Chez Doris, located in Shaughnessy Village on the western side of the Ville Marie borough of Montreal, is a charitable organization that offers a daily daytime shelter for women in need. The shelter provides meals, shelter, clothing, hygiene services, socio-recreational activities, and practical assistance to women in difficulty. The facility is multi-lingual; the languages spoken are English, French, and Inuktitut.

Chez Doris provides drop-in services, meals, financial administration and income tax filing assistance, clothing, and hygiene services, including access to washrooms, showers, and haircuts. It operates an Inuit assistance program and an Aboriginal housing program.

== History ==
The idea for Chez Doris was formed during a series of conversations between Sheila Baxter and Doris Halfkenny Seale, whom Baxter had been interviewing as part of an effort to interview female prostitutes to learn about their situations and what they needed. Seale, who was also homeless, responded by stating that it would be good to have “'a place to go without prying eyes and too many questions'”.

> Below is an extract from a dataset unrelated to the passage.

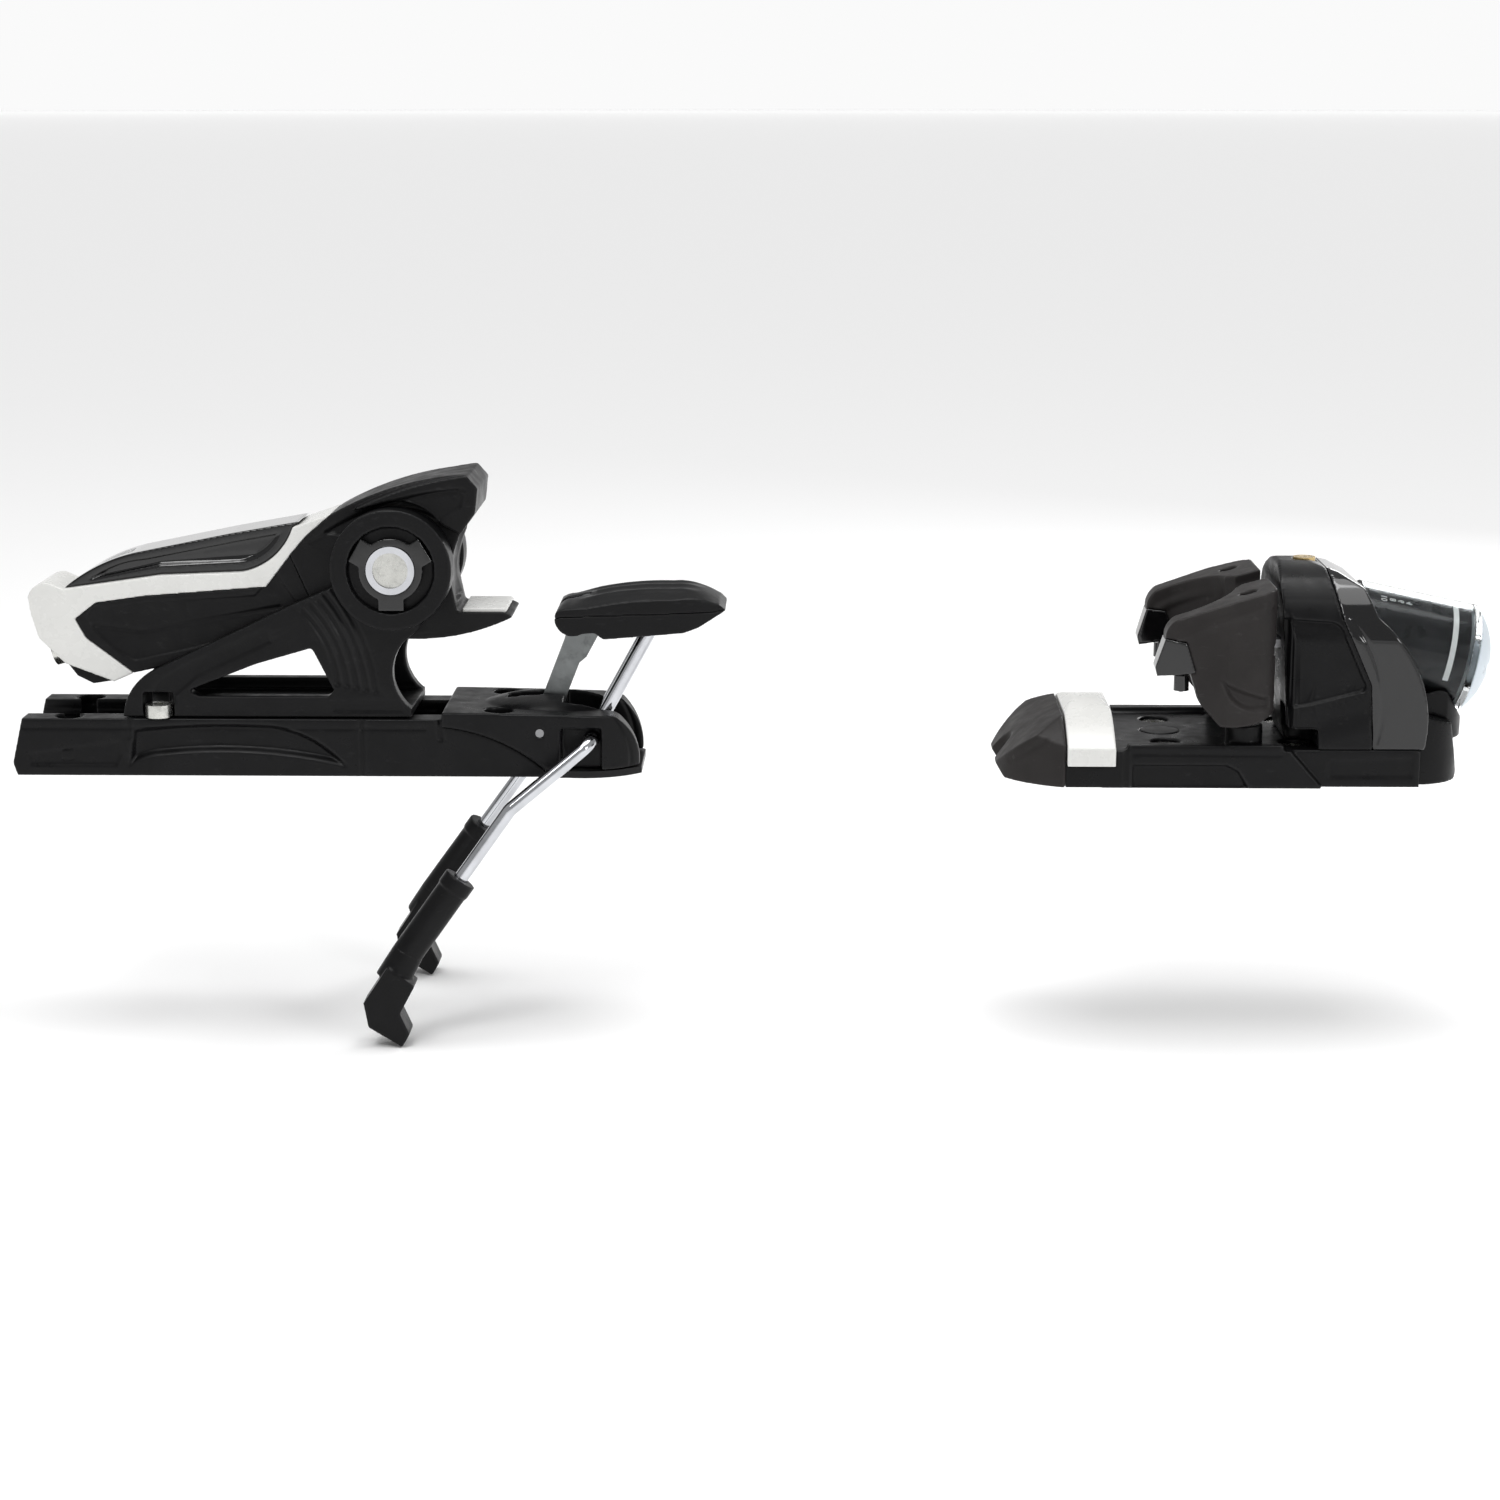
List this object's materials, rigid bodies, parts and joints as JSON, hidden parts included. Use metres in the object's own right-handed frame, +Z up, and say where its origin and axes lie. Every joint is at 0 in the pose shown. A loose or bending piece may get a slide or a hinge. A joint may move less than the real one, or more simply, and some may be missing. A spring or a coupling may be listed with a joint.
{
  "type": "alpine ski binding",
  "caption": "Step-in ski binding: toe unit with sprung wings and heel unit with lever, spring cup, sliding carriage and pedal-folded ski brake.",
  "frame": {"origin": "centre of the toe unit's four screw holes, on the ski's top face", "axes": "+X towards the ski tip, +Y to the skier's left, +Z up from the ski"},
  "size_m": [0.5361, 0.1036, 0.2024],
  "materials": {
    "track_black": "fine matte texture",
    "frame_black": "satin moulded, with textured fields",
    "gloss_black": "high gloss",
    "warm_grey": "matte moulded",
    "white_plastic": "semi-gloss",
    "clear_plastic": "clear",
    "scale_label": "printed",
    "chrome_wire": "polished",
    "flat_steel": "scratched flat steel",
    "zinc_steel": "zinc plated",
    "spring_steel": "oiled",
    "brass": "satin"
  },
  "bodies": {
    "root": {"heel_track": "track_black", "length_rack": "flat_steel", "heel_mounting_screws": "zinc_steel", "brake_housing": "track_black", "brake_bottom_plate": "track_black", "link_pin": "zinc_steel", "brake_spring": "spring_steel", "toe_base": "track_black", "toe_mounting_screws": "zinc_steel", "toe_plug": "frame_black", "afd_nose": "warm_grey", "afd_pad": "white_plastic", "toe_housing": "track_black", "toe_cover": "gloss_black", "toe_top_screw": "brass", "wing_bracket": "flat_steel", "scale_window": "clear_plastic", "scale_sleeve": "scale_label", "toe_spring": "spring_steel", "tube_end_ring": "clear_plastic", "tube_under_cover": "track_black", "toe_front_foot": "track_black", "wing_pins": "zinc_steel"},
    "heel_carriage": {"heel_frame": "frame_black", "carriage_slide": "frame_black", "pressure_spring": "spring_steel", "carriage_clamp_screws": "zinc_steel", "heel_axle": "chrome_wire", "axle_core": "zinc_steel", "pivot_caps": "gloss_black", "release_cam": "zinc_steel"},
    "length_adjuster": {"length_screw": "zinc_steel"},
    "heel_jaw": {"heel_cup": "frame_black", "spur_pad": "white_plastic", "lever_housing": "frame_black", "lever_band": "white_plastic", "lever_top_insert": "gloss_black", "heel_scale_window": "clear_plastic", "lever_end_plug": "frame_black", "heel_spring": "spring_steel"},
    "heel_piston": {"spring_piston": "zinc_steel"},
    "heel_screw": {"heel_release_screw": "zinc_steel"},
    "heel_nut": {"heel_release_nut": "zinc_steel"},
    "brake_arms": {"brake_wire_right": "chrome_wire", "brake_wire_left": "chrome_wire", "arm_sleeves": "frame_black", "arm_feet": "frame_black"},
    "brake_strut": {"brake_link": "flat_steel"},
    "brake_pedal": {"pedal_base": "frame_black", "pedal_top": "frame_black", "pedal_pin": "zinc_steel"},
    "toe_plunger": {"draw_rod": "zinc_steel"},
    "toe_cap": {"toe_release_cap": "white_plastic"},
    "toe_nut": {"toe_release_nut": "zinc_steel"},
    "left_wing": {"wing_left": "warm_grey", "wing_pad_left": "gloss_black"},
    "right_wing": {"wing_right": "warm_grey", "wing_pad_right": "gloss_black"},
    "left_roller": {"wing_roller_left": "zinc_steel"},
    "right_roller": {"wing_roller_right": "zinc_steel"}
  },
  "joints": [
    {"name": "boot_length_slide", "type": "slide", "parent": "root", "child": "heel_carriage", "axis": [1, 0, 0], "range_m": [-0.008, 0.008]},
    {"name": "length_screw_turn", "type": "hinge", "parent": "heel_carriage", "child": "length_adjuster", "pos_m": [-0.398, 0, 0.0155], "axis": [1, 0, 0], "range_deg": [-965, 965]},
    {"name": "heel_jaw_hinge", "type": "hinge", "parent": "heel_carriage", "child": "heel_jaw", "pos_m": [-0.3008, 0, 0.076], "axis": [0, 1, 0], "range_deg": [0, 48]},
    {"name": "heel_piston_slide", "type": "slide", "parent": "heel_jaw", "child": "heel_piston", "axis": [0.9656, 0, 0.2601], "range_m": [-0.004, 0], "stiffness_N_per_m": 2500, "springref_m": 0.004},
    {"name": "heel_screw_turn", "type": "hinge", "parent": "heel_jaw", "child": "heel_screw", "pos_m": [-0.427, 0, 0.042], "axis": [0.9656, 0, 0.2601], "range_deg": [-724, 724]},
    {"name": "heel_nut_slide", "type": "slide", "parent": "heel_jaw", "child": "heel_nut", "axis": [0.9656, 0, 0.2601], "range_m": [-0.003, 0.003]},
    {"name": "brake_hinge", "type": "hinge", "parent": "root", "child": "brake_arms", "pos_m": [-0.23, 0, 0.014], "axis": [0, 1, 0], "range_deg": [0, 52], "stiffness_Nm_per_rad": 1.2, "springref_deg": -17.19},
    {"name": "brake_link_hinge", "type": "hinge", "parent": "root", "child": "brake_strut", "pos_m": [-0.2486, 0, 0.0165], "axis": [0, 1, 0], "range_deg": [0, 50]},
    {"name": "brake_pedal_hinge", "type": "hinge", "parent": "brake_arms", "child": "brake_pedal", "pos_m": [-0.2077, 0, 0.0545], "axis": [0, 1, 0], "range_deg": [-38, 0]},
    {"name": "toe_plunger_slide", "type": "slide", "parent": "root", "child": "toe_plunger", "axis": [0.9781, 0, -0.2079], "range_m": [0, 0.004], "stiffness_N_per_m": 2500, "springref_m": -0.004},
    {"name": "toe_cap_turn", "type": "hinge", "parent": "root", "child": "toe_cap", "pos_m": [0.064, 0, 0.045], "axis": [0.9781, 0, -0.2079], "range_deg": [-724, 724]},
    {"name": "toe_nut_slide", "type": "slide", "parent": "root", "child": "toe_nut", "axis": [0.9781, 0, -0.2079], "range_m": [-0.0015, 0.0015]},
    {"name": "left_wing_hinge", "type": "hinge", "parent": "root", "child": "left_wing", "pos_m": [0.004, 0.027, 0.04], "axis": [0, 0, -1], "range_deg": [0, 30], "stiffness_Nm_per_rad": 3, "springref_deg": -5.73},
    {"name": "right_wing_hinge", "type": "hinge", "parent": "root", "child": "right_wing", "pos_m": [0.004, -0.027, 0.04], "axis": [0, 0, 1], "range_deg": [0, 30], "stiffness_Nm_per_rad": 3, "springref_deg": -5.73},
    {"name": "left_roller_turn", "type": "hinge", "parent": "left_wing", "child": "left_roller", "pos_m": [-0.0196, 0.033, 0.0377], "axis": [0, 0, 1], "continuous": true},
    {"name": "right_roller_turn", "type": "hinge", "parent": "right_wing", "child": "right_roller", "pos_m": [-0.0196, -0.033, 0.0377], "axis": [0, 0, 1], "continuous": true}
  ],
  "couplings": [
    {"joint": "length_screw_turn", "follows": "boot_length_slide", "rad_per_m": 2094.4},
    {"joint": "heel_screw_turn", "follows": "heel_nut_slide", "rad_per_m": 4188.8},
    {"joint": "brake_link_hinge", "follows": "brake_hinge", "ratio": 0.955},
    {"joint": "brake_pedal_hinge", "follows": "brake_hinge", "ratio": -0.72},
    {"joint": "toe_cap_turn", "follows": "toe_nut_slide", "rad_per_m": 8377.6}
  ]
}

This later prompted Baxter to create a women's shelter for impoverished women in the Montreal area, seeing as how men in the 1970s had their own shelters, but women did not. Seale was found murdered on St. Urbain Street in Montreal's Chinatown on November 2, 1974, prior to the opening of Chez Doris. The murder remains unsolved.

Since its opening in 1977, Chez Doris had struggled to retain its daily upkeep, especially after facing large renovation and maintenance costs in 2016. However, following a $1 million donation in 2018 from retired Montreal businessman Andrew Harper, Chez Doris is not only able to sustain regular finances, but also expand its services. Chez Doris is located at 1430 Chomedey Street and offers services to upwards of 80 women per day. Following the donation, Chez Doris bought a second building across the street and announced that it will offer a space for the shelter to open an overnight shelter for women.

In 2018, Chez Doris announced that it would undertake research on the growing needs of the shelter. As a result, in 2020, the shelter expanded its facilities, including a 22-bed emergency shelter which was funded by the federal government. Another addition was a residence with 26 studio apartments for women living on the streets or who are at risk of homelessness.